A cold one, for thirty years' service by all the hard-working guys and gals at Houston and KSC.
todays average cell phone has a thousand times the computing power of the first machines used to design and run the shuttle.... and what do we do with it ? play angry birds or tweet about how the cat farted ...
it's 2011. we should have had interstellar travel by now. Or at least teleporters, or tricorders ..
vincent himpe sez on 07.08.11 @17:11gmt:
"it's 2011. we should have had interstellar travel by now. Or at least teleporters, or tricorders .."
Whoa, steady there, fella. Let's get realistic. My hope by now was that we'd have a base on the Moon, and be preparing to launch a Mars expedition. As it is, as of about 11:30am EDT, we don't even have a zero-g pot to piss in.
Dunno why, but since I saw - live on TV - Challenger destroyed in a cloud of smoke in '86, I've always been anxious on each mission for these folks' safe return. I'm not even a Yank.
Yeah, I saw Columbia on TV, too. By coincidence, I happened to be in Texas at the time.
Come back safely, folks...Park the bloody thing in the museum where it belongs on your return.
I feel about the same as you do.
The Shuttle was a technological marvel for its time, and can do things that no other spacecraft can do,... But it's hugely expensive to operate and maintain, has proven to be rather finicky, and turned out in some ways to be a lot more fragile than anticipated.
Even so, I'll be sad to see it go...
I still believe that the world needs a reusable space--plane like vehicle for ferrying cargo and people to and from LEO; the idea of throwing away a perfectly good booster stack -- engines and all -- every time you want to climb up the [gravity] well seems to be a wasteful way of doing things.
Elon Musk's Falcon 9 booster (launch) stage is intended (eventually) to be recoverable and re-usable:
-- Wikipedia: Falcon 9 (Section: Reusability)
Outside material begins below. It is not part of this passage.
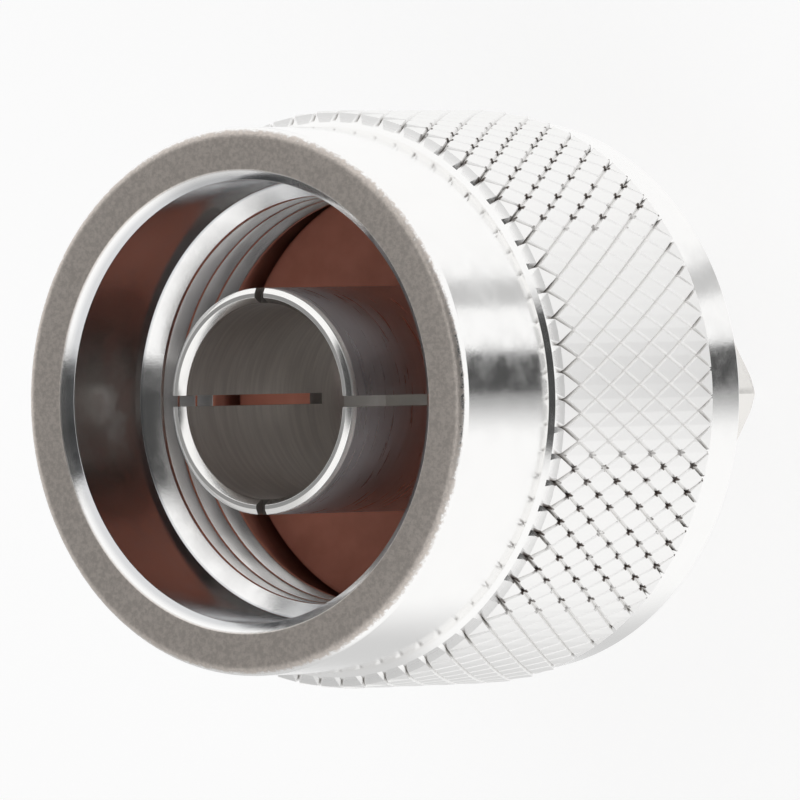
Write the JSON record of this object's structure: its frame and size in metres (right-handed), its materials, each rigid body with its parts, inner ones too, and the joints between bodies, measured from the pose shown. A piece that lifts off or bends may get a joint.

-- -- -- -- http://en.wikipedia.org/wiki/Falcon_9#Reusability
... and if SpaceX can deliver on the necessary engineering, then they'll have a Good Thing going, at least as far as wasted material is concerned.
However, I am not sure that recovering and re-using a liquid-fueled stage is practical, given the amount of refurbishment and testing required to ensure galvanic corrosion and salt-water contamination didn't compromise the components after splashdown...
(Grabbing my jacket; gotta take a walk around the Vehicle Assembly Building before they shut out the lights...)
But at least Elon Musk is doing something worthy with the money. Here's to good luck for SpaceX, and hoping they put the US back in space in a more rational matter.
That said, I will sorely miss the Shuttle. It had a lot of very unique capabilities that won't easily be replaced. And I will be absolutely shocked if MPCV ever becomes something more than a paper airplane.
Now, I've got to change my shorts AGAIN!!!
Captain (flying Atlantis) whipped out a camera, but seemed a bit puzzled how to use it. OK, bit unfair, he's got his hands full I suppose.
Maybe ther's no "procedure" for it.
They do seem incredibly busy, wwith all those manuals they seem to have to read.
I couldn't fly the bugger!
..but maybe the right way forward. Eventually.
Appreciate the issues with the Shuttle, namely high operating costs and limited orbit altitude. Nevertheless it's the closest thing we as humanity have to a real spacecraft.
Other systems might also get the people and supplies there, but are more akin to throwing a tin can up in the air. They are not spacecraft by any stretch of the imagination.
Go, Atlantis. Make this a perfect final mission.